RUSH: Let me clarify something about the frat boys. They were not actually singing a rap song. They were using words that are omnipresent in rap music, but they were not mimicking a rap song. The point is that if you travel anywhere in America and you hear music, you can’t miss these words anymore on the radio now or however people are streaming musical content. If you can hear what they’re listening to, you can’t miss it. You can’t miss the N-word. You can’t miss the b-i-itch word. You can’t miss “ho.”

You can’t miss all these vile lyrics.

It’s everywhere.

And I think people are fed up with it. So you have these frat boys who are on a bus. They’re probably consuming adult beverages. I still think what are factors here, is they’re trying to impress girls. It’s what frat boys do. That’s why there are frat boys. That’s why there are fraternities. They’re just trying to impress the girls with their bravery, their courage, their creativity or what have you, and somebody overheard it and blah, blah. I’m just telling you, I think the reason that so many people are coming to their defense…

By the way, that group FIRE, TheFire.org that I could not remember the name or the acronym, is Foundation for Individual Rights in Education. It’s an entire free speech movement devoted to freedom of speech in education. It’s a direct outgrowth of the censorship that accompanies political correctness. I mean, there’s all kinds of backlash, folks, in certain segments of younger generations to all of this PC stuff. I think the reason the frat boys have some usual suspects coming to their defense, namely…

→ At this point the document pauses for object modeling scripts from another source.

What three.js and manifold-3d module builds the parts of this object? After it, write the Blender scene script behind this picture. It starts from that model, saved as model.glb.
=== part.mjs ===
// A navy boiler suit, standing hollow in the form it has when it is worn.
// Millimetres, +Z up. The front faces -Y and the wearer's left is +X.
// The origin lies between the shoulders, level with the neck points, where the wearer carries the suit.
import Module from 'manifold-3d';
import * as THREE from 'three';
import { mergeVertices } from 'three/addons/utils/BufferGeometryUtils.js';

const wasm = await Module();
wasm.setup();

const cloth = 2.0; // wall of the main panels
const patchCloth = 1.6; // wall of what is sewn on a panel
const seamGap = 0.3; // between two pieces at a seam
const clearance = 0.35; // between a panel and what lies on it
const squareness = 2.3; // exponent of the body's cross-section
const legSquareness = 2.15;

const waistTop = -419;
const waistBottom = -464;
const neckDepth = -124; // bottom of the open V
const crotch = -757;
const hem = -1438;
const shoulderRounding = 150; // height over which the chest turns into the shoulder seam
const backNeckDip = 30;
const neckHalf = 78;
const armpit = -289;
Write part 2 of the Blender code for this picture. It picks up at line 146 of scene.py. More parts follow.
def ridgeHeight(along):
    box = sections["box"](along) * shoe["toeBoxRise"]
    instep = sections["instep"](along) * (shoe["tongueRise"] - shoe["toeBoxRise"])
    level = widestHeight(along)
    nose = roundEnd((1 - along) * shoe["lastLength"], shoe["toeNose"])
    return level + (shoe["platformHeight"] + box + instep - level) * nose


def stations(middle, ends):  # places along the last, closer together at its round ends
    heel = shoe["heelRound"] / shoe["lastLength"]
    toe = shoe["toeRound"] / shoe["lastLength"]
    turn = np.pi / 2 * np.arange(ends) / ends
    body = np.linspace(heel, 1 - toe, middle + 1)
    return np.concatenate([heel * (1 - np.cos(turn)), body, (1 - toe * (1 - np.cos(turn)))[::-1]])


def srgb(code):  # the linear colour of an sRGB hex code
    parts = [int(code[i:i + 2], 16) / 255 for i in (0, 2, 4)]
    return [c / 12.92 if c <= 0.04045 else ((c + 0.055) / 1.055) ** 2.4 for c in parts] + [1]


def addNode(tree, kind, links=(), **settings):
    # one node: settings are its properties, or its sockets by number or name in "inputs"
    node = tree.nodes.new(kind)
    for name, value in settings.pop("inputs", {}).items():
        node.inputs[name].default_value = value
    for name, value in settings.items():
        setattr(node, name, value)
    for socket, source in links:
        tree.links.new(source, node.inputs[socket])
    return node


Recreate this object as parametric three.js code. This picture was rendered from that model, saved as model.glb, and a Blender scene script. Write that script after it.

Well, like these guests that Don Lemon had. It’s because to condemn the frat boys would immediately then force them into a position they don’t want to be on is defending the same words when sung by a rapper. I mean, if the frat boys are guilty of vile, disgusting speech, then what about the rappers who are becoming millionaires, multimillionaires, and winning awards using the words? That has to be what the mitigating factor is. No question in my mind.